>> BEGIN

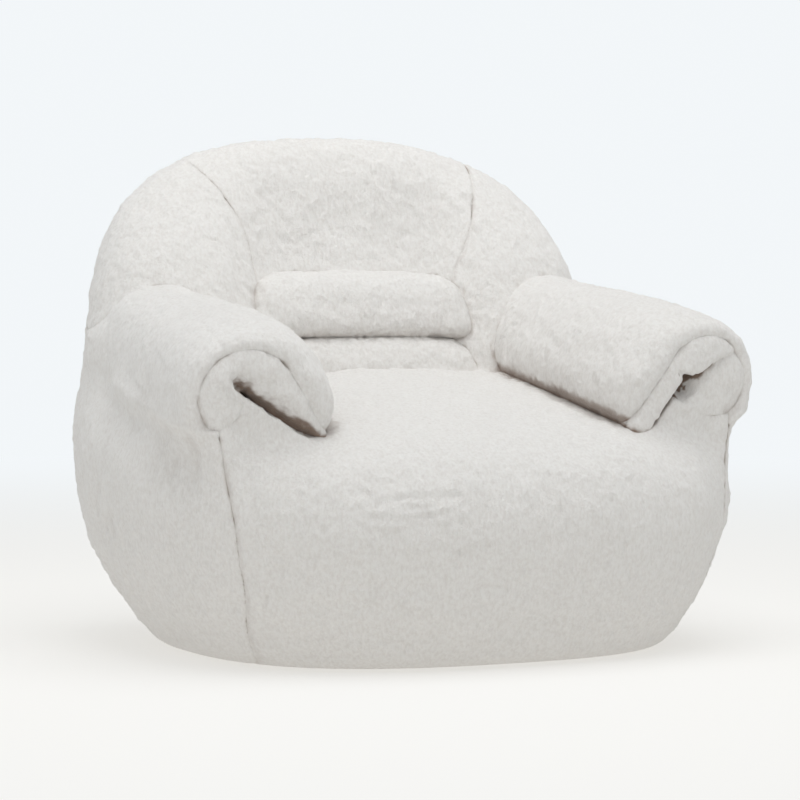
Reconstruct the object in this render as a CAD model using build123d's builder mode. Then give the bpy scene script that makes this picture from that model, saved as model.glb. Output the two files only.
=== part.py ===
"""Upholstered bean bag chair: a low rounded body, a high rounded back and two folded-over arms.

Millimetres. +Z is up, the sitter faces -Y, and the origin is on the floor under the middle of the chair.
The covers are sewn shells, and the bags and pads that fill them lie inside. The zip that the filling
goes in by is in the lower rear, on its own flat panel.
"""

from build123d import *
import os

os.makedirs("parts", exist_ok=True)

# ---- driving dimensions -------------------------------------------------------------------------

BODY_WIDTH = 1030
BODY_DEPTH = 890
CORNER_RADIUS = 360          # plan radius of the body's four corners
SEAT_HEIGHT = 402            # at the middle of the chair
SEAT_SLOPE = 10              # degrees that the seat climbs towards the back
SEAT_ROUND = 110
BASE_ROUND = 115

BACK_WIDTH = 960
BACK_HEIGHT = 820
BACK_FOOT = 300              # the back stands this deep in the body
BACK_FRONT_Y = 130           # front of the back at seat height
BACK_REAR_Y = 438
BACK_LEAN = 12               # degrees that its front leans
BACK_SET_IN = 5              # of the back's corners from the body's
BACK_FRONT_ROUND = 85
BACK_REAR_ROUND = 105
CROWN_RADIUS = 1060
CROWN_ANGLE = 11.2
SHOULDER_RADIUS = 235
SHOULDER_ANGLE = 66

COVER = 12                   # plush cloth with its pile
LINER = 2                    # inner bag
GAP = 1                      # air between one layer and the next
BASE_CLOTH = 12              # height up to which the underside cloth reaches
FRONT_SEAM_X = 428           # front panel to side panel
REAR_SEAM_Y = 285            # side and wing panels to rear panel

ARM_FRONT_Y = -305           # front face of the arms, at the height of the fold's centre
ARM_LENGTH = 545
ARM_RISE = 9                 # degrees that the arms climb towards the back
ARM_TOE = 4                  # degrees that they close in towards the back
ARM_FOLD_X = 390             # centre of the fold
ARM_FOLD_Z = 398
ARM_FOLD_RADIUS = 38         # inside radius of the fold
ARM_PAD = 54                 # thickness of the folded pad
ARM_FOLD_START = -38         # degrees round the fold, from its outer side
ARM_FOLD_SWEEP = 184
ARM_FLAP = 108               # straight length of the flap that lies on the seat
ARM_LEG = 60                 # straight length of the pad's outer side

LUMBAR_WIDTH = 364
LUMBAR_LEVELS = (427, 490, 586)   # bottom, middle seam and top of the two rolls
LUMBAR_FRONT_Y = 108
LUMBAR_DEPTH = 104
LUMBAR_ROUND = 30

HEAD_WIDTH_LOW = 356         # head panel at the lumbar seam
HEAD_WIDTH_HIGH = 590        # head panel at the crown

ZIP_LENGTH = 280
ZIP_Z = 170
ZIP_PANEL_LENGTH = 330
ZIP_PANEL_HEIGHT = 64
ZIP_PANEL_THICKNESS = 3.5
ZIP_PANEL_FACE = 437         # y of the outer face of the zip's panel
ZIP_SLOT_HEIGHT = 14
TAPE_WIDTH = 17
TAPE_THICKNESS = 0.8
COIL_WIDTH = 2.6
COIL_THICKNESS = 1.8
COIL_GAP = 2.0               # between the two coils, where the slider's post runs
STOP_LENGTH = 3
RUNNING_GAP = 0.35           # between the slider or pull and what it passes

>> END

### [What to produce]
Would you give the material above again, complete and exact?

### [Exercise answer]
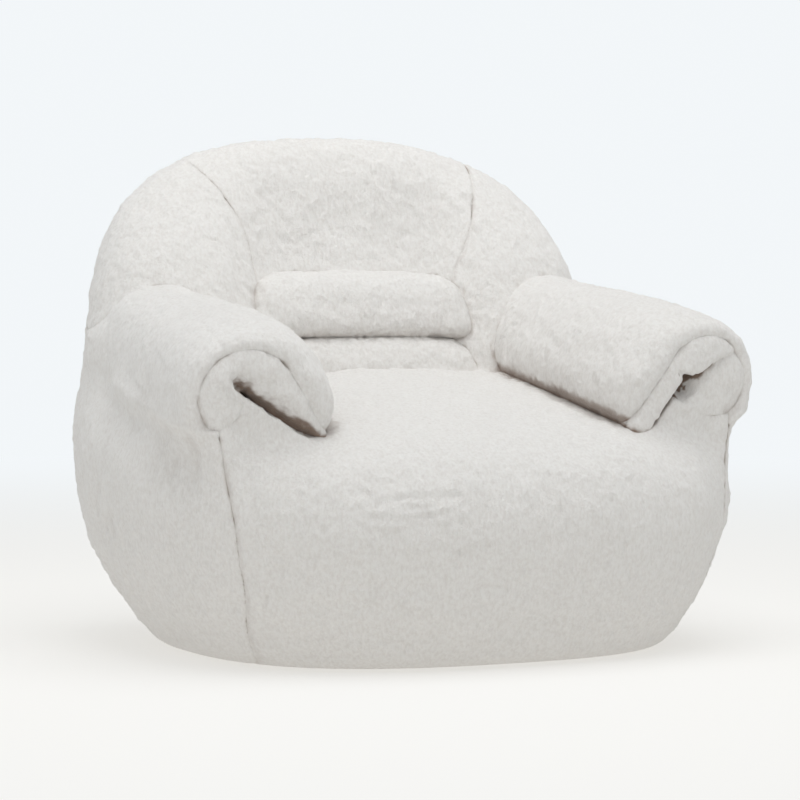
Reconstruct the object in this render as a CAD model using build123d's builder mode. Then give the bpy scene script that makes this picture from that model, saved as model.glb. Output the two files only.
=== part.py ===
"""Upholstered bean bag chair: a low rounded body, a high rounded back and two folded-over arms.

Millimetres. +Z is up, the sitter faces -Y, and the origin is on the floor under the middle of the chair.
The covers are sewn shells, and the bags and pads that fill them lie inside. The zip that the filling
goes in by is in the lower rear, on its own flat panel.
"""

from build123d import *
import os

os.makedirs("parts", exist_ok=True)

# ---- driving dimensions -------------------------------------------------------------------------

BODY_WIDTH = 1030
BODY_DEPTH = 890
CORNER_RADIUS = 360          # plan radius of the body's four corners
SEAT_HEIGHT = 402            # at the middle of the chair
SEAT_SLOPE = 10              # degrees that the seat climbs towards the back
SEAT_ROUND = 110
BASE_ROUND = 115

BACK_WIDTH = 960
BACK_HEIGHT = 820
BACK_FOOT = 300              # the back stands this deep in the body
BACK_FRONT_Y = 130           # front of the back at seat height
BACK_REAR_Y = 438
BACK_LEAN = 12               # degrees that its front leans
BACK_SET_IN = 5              # of the back's corners from the body's
BACK_FRONT_ROUND = 85
BACK_REAR_ROUND = 105
CROWN_RADIUS = 1060
CROWN_ANGLE = 11.2
SHOULDER_RADIUS = 235
SHOULDER_ANGLE = 66

COVER = 12                   # plush cloth with its pile
LINER = 2                    # inner bag
GAP = 1                      # air between one layer and the next
BASE_CLOTH = 12              # height up to which the underside cloth reaches
FRONT_SEAM_X = 428           # front panel to side panel
REAR_SEAM_Y = 285            # side and wing panels to rear panel

ARM_FRONT_Y = -305           # front face of the arms, at the height of the fold's centre
ARM_LENGTH = 545
ARM_RISE = 9                 # degrees that the arms climb towards the back
ARM_TOE = 4                  # degrees that they close in towards the back
ARM_FOLD_X = 390             # centre of the fold
ARM_FOLD_Z = 398
ARM_FOLD_RADIUS = 38         # inside radius of the fold
ARM_PAD = 54                 # thickness of the folded pad
ARM_FOLD_START = -38         # degrees round the fold, from its outer side
ARM_FOLD_SWEEP = 184
ARM_FLAP = 108               # straight length of the flap that lies on the seat
ARM_LEG = 60                 # straight length of the pad's outer side

LUMBAR_WIDTH = 364
LUMBAR_LEVELS = (427, 490, 586)   # bottom, middle seam and top of the two rolls
LUMBAR_FRONT_Y = 108
LUMBAR_DEPTH = 104
LUMBAR_ROUND = 30

HEAD_WIDTH_LOW = 356         # head panel at the lumbar seam
HEAD_WIDTH_HIGH = 590        # head panel at the crown

ZIP_LENGTH = 280
ZIP_Z = 170
ZIP_PANEL_LENGTH = 330
ZIP_PANEL_HEIGHT = 64
ZIP_PANEL_THICKNESS = 3.5
ZIP_PANEL_FACE = 437         # y of the outer face of the zip's panel
ZIP_SLOT_HEIGHT = 14
TAPE_WIDTH = 17
TAPE_THICKNESS = 0.8
COIL_WIDTH = 2.6
COIL_THICKNESS = 1.8
COIL_GAP = 2.0               # between the two coils, where the slider's post runs
STOP_LENGTH = 3
RUNNING_GAP = 0.35           # between the slider or pull and what it passes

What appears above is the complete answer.